• **Exercise inputs**
◇ ◇ ◇ ◇ ◇

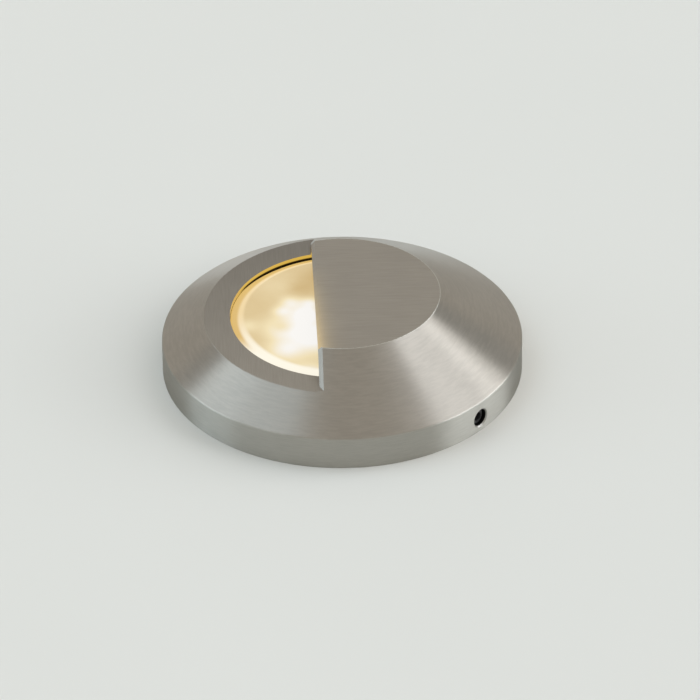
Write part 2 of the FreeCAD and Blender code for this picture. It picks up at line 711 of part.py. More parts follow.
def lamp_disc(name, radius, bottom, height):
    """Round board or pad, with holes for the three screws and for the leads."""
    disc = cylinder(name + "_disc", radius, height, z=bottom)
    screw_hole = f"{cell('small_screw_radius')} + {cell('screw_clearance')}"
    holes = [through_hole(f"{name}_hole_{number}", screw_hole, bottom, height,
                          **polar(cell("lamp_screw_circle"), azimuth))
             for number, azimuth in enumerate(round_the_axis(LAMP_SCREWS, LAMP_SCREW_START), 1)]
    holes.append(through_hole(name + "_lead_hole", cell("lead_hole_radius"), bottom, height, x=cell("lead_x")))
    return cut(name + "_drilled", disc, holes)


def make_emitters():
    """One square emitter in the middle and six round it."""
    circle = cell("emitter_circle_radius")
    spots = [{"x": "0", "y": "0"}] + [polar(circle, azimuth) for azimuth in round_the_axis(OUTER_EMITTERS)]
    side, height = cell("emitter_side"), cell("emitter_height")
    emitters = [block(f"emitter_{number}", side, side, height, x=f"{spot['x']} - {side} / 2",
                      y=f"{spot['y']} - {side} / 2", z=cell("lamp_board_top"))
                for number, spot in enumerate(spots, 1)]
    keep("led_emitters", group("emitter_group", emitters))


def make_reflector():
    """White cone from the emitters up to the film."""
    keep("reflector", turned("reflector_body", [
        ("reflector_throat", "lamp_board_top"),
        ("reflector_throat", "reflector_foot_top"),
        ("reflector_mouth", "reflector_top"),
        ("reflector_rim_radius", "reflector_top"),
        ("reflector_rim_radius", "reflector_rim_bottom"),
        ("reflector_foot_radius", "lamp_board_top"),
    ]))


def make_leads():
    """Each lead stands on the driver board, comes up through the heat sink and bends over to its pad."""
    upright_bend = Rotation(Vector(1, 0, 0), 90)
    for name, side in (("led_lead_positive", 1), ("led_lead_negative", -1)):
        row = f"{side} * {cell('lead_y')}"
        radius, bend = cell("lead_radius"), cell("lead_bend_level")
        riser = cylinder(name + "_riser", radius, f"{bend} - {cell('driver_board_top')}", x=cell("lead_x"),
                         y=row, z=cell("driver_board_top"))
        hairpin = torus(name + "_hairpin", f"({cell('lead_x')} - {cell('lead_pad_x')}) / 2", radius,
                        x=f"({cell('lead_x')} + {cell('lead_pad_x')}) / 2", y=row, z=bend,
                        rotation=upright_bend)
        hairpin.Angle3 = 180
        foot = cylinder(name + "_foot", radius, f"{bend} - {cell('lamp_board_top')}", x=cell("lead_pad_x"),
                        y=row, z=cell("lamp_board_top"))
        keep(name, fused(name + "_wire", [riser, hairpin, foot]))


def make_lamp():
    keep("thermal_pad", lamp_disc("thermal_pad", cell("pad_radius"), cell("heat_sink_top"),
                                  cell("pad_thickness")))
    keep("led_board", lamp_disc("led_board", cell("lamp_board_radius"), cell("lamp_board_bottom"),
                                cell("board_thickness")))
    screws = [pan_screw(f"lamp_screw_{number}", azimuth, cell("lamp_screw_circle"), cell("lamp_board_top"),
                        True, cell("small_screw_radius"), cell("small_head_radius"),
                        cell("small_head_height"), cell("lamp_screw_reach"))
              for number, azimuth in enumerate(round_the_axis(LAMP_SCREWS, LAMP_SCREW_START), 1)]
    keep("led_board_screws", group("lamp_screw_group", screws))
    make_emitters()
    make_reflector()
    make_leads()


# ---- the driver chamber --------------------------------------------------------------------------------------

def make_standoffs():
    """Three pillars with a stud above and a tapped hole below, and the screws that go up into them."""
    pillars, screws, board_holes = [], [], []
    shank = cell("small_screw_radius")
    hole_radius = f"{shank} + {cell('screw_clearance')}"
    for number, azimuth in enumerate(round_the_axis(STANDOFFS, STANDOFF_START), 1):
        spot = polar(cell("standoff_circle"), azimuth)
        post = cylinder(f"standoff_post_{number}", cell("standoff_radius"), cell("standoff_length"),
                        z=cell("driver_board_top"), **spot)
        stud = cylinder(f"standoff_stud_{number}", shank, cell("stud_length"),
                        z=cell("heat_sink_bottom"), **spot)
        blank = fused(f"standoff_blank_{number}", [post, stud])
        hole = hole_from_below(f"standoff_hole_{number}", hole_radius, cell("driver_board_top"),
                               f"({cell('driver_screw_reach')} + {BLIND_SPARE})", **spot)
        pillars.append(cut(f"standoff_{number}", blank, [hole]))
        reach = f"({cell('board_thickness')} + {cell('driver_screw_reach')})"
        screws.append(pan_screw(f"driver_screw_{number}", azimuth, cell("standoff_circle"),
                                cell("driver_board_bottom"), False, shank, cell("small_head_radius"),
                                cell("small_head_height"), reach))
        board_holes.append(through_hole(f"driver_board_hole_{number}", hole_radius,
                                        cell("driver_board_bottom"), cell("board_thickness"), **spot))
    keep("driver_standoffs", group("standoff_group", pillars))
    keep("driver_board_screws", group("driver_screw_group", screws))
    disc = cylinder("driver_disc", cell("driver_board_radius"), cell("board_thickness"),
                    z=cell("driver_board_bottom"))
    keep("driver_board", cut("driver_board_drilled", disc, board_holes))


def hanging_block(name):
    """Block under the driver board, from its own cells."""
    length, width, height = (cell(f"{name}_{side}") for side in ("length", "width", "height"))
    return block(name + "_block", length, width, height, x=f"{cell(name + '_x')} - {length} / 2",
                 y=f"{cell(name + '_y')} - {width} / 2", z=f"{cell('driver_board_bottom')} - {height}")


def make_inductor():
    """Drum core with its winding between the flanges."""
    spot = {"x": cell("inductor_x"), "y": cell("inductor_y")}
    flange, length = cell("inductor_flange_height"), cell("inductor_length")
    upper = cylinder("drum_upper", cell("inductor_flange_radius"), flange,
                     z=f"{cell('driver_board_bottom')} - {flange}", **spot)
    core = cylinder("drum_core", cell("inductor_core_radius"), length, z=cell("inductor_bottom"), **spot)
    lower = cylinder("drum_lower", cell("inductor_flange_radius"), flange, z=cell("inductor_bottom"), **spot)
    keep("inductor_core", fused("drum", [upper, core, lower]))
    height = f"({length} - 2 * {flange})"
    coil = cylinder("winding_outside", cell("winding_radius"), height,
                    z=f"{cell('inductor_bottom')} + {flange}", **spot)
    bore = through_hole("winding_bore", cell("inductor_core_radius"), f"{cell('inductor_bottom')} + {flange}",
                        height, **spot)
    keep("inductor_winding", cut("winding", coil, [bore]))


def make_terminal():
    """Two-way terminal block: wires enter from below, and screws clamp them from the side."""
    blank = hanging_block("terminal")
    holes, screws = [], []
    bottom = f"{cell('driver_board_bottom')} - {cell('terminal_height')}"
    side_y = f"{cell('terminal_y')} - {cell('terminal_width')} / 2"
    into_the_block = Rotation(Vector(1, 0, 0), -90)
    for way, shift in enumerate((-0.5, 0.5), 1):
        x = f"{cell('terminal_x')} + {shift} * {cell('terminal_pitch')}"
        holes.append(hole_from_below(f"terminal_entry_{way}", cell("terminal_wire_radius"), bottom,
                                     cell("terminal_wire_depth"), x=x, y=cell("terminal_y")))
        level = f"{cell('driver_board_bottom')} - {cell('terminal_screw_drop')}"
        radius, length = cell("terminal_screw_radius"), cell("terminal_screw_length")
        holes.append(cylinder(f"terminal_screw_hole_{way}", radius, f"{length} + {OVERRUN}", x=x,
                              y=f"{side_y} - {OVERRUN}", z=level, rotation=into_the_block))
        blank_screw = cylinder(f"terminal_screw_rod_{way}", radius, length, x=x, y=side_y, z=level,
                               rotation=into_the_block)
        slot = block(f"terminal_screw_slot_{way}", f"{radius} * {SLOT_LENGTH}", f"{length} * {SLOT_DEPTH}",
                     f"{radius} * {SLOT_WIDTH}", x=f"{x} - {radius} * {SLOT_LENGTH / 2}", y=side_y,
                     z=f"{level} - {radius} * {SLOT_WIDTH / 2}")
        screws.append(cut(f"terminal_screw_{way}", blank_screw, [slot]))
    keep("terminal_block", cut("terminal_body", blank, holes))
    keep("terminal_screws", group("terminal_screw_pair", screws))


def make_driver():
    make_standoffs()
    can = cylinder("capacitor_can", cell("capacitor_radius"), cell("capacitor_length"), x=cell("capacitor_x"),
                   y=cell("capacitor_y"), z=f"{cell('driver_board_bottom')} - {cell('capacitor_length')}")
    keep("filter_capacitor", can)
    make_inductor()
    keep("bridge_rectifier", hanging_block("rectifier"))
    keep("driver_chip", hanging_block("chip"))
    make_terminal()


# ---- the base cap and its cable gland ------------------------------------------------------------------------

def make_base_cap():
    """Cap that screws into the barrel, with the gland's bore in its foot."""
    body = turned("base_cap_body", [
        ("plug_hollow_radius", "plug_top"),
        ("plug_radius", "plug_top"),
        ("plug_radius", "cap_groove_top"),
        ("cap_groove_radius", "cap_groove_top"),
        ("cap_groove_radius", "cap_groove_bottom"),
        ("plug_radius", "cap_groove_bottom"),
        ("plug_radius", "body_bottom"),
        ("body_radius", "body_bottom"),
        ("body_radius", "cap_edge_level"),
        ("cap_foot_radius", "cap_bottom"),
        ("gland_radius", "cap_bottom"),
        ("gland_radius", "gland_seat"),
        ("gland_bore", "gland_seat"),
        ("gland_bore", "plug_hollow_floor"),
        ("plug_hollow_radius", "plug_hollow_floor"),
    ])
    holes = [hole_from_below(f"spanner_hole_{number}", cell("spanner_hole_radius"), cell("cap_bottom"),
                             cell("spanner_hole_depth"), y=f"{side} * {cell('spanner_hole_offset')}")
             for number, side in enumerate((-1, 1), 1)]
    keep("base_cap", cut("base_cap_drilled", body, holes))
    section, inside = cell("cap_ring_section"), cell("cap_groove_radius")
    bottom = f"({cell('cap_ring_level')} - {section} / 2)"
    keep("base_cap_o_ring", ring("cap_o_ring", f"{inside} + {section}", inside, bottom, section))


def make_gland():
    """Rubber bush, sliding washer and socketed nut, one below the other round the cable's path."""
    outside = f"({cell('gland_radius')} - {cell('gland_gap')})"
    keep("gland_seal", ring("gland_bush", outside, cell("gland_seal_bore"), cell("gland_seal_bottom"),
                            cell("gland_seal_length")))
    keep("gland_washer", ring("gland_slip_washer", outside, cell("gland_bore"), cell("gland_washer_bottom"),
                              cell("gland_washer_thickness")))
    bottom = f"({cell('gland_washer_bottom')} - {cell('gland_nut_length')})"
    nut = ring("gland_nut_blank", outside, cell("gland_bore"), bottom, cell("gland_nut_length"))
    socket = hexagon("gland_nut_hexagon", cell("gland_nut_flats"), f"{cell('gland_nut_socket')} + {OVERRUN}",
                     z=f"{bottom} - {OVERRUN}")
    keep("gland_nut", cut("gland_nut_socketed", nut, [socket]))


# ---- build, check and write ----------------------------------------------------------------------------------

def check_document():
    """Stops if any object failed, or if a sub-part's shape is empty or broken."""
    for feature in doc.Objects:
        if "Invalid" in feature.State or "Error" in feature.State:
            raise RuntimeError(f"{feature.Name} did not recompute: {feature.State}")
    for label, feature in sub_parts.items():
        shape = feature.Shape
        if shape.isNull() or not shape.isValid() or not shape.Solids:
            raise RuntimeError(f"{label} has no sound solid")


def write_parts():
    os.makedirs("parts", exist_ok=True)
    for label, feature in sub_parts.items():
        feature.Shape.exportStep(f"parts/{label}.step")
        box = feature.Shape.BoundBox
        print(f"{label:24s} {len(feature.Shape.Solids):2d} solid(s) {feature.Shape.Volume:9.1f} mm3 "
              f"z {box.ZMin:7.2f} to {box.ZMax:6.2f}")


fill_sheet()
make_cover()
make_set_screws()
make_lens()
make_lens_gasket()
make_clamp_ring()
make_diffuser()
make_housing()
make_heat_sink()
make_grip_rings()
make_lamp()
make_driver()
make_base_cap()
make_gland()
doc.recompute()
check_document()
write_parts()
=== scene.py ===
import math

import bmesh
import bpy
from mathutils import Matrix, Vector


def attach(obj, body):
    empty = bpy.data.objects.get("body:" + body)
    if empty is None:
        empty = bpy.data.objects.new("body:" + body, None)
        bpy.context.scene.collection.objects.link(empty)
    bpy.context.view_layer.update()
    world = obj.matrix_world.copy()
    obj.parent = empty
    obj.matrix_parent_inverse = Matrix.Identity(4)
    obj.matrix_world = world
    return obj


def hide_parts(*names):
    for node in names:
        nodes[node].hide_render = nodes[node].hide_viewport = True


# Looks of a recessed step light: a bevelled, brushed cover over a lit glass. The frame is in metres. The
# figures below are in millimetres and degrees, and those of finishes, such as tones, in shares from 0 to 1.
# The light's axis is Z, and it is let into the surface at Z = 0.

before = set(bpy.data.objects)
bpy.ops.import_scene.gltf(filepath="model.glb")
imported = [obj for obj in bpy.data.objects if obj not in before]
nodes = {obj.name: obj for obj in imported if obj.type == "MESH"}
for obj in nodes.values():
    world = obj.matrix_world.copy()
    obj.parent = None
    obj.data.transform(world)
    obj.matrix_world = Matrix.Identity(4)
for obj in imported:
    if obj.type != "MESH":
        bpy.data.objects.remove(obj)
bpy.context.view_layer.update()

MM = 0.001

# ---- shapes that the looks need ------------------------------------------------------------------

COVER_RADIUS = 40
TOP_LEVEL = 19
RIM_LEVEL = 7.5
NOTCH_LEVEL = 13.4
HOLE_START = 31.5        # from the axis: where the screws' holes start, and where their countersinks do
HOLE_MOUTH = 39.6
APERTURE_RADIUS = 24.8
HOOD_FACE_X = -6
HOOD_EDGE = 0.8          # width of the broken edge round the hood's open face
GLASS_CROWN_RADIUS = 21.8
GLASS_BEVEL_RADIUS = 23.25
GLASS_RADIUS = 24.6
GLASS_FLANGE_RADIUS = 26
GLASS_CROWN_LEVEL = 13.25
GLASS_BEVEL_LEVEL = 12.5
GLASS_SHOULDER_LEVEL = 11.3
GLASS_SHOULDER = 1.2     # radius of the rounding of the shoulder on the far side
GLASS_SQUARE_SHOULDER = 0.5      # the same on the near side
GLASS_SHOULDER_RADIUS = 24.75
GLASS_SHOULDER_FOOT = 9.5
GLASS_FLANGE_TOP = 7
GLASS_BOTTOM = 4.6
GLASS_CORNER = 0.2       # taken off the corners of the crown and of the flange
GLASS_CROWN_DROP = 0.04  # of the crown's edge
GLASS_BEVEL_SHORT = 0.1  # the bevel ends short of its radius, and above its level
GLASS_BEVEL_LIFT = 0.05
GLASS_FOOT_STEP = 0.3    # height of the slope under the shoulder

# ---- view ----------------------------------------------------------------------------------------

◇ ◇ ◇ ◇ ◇

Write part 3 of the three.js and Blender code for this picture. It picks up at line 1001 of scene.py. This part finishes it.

◇ ◇ ◇ ◇ ◇

• **Written exercise**
Everything from the line containing "Write part 2" down to the line containing "return cut(name +" should be retyped exactly, both lines included, and nothing more.

• **Exercise output**
Write part 2 of the FreeCAD and Blender code for this picture. It picks up at line 711 of part.py. More parts follow.
def lamp_disc(name, radius, bottom, height):
    """Round board or pad, with holes for the three screws and for the leads."""
    disc = cylinder(name + "_disc", radius, height, z=bottom)
    screw_hole = f"{cell('small_screw_radius')} + {cell('screw_clearance')}"
    holes = [through_hole(f"{name}_hole_{number}", screw_hole, bottom, height,
                          **polar(cell("lamp_screw_circle"), azimuth))
             for number, azimuth in enumerate(round_the_axis(LAMP_SCREWS, LAMP_SCREW_START), 1)]
    holes.append(through_hole(name + "_lead_hole", cell("lead_hole_radius"), bottom, height, x=cell("lead_x")))
    return cut(name + "_drilled", disc, holes)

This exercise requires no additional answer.